On the other side, this removes the information from the old API, so overall there'd be less data.

Gecko and WebKit don't implement the old API, so this would still be problematic 🙂

  • I don't think the Client Hints actually bring a lot of benefit. It places a lot of burden on the client to keep track of which origins got an Accept-CH: Sec-CH-Metered-Connection and then send the headers to the next requests on those origins.

This would help with the very first request, so the server can from the start tailor the experience. This is especially useful for high-traffic sites.

It is my understanding that the Server first has to respond with Accept-CH: Sec-CH-Metered-Connection, Sec-CH-Sustained-Speed for Sec-CH-Metered-Connection to be sent on later requests, right? In any case, if the user has already loaded the main page to example.com, the following requests will be triggered by that page, so theoretically the page could check the .metered attribute in JS and not load or load a different resource.

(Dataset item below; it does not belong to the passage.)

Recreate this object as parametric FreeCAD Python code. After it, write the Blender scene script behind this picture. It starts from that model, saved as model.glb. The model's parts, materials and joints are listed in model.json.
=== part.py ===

I agree that the value could change often, but I don't see the HTTP header providing much benefit.

tomayac commented 1 year ago

Gecko and WebKit don't implement the old API, so this would still be problematic 🙂

Hah, that's fair 👍.

It is my understanding that the Server first has to respond with Accept-CH: Sec-CH-Metered-Connection, Sec-CH-Sustained-Speed for Sec-CH-Metered-Connection to be sent on later requests, right? In any case, if the user has already loaded the main page to example.com, the following requests will be triggered by that page, so theoretically the page could check the .metered attribute in JS and not load or load a different resource. I agree that the value could change often, but I don't see the HTTP header providing much benefit.

The secret is Critical-CH, see How it works for an example.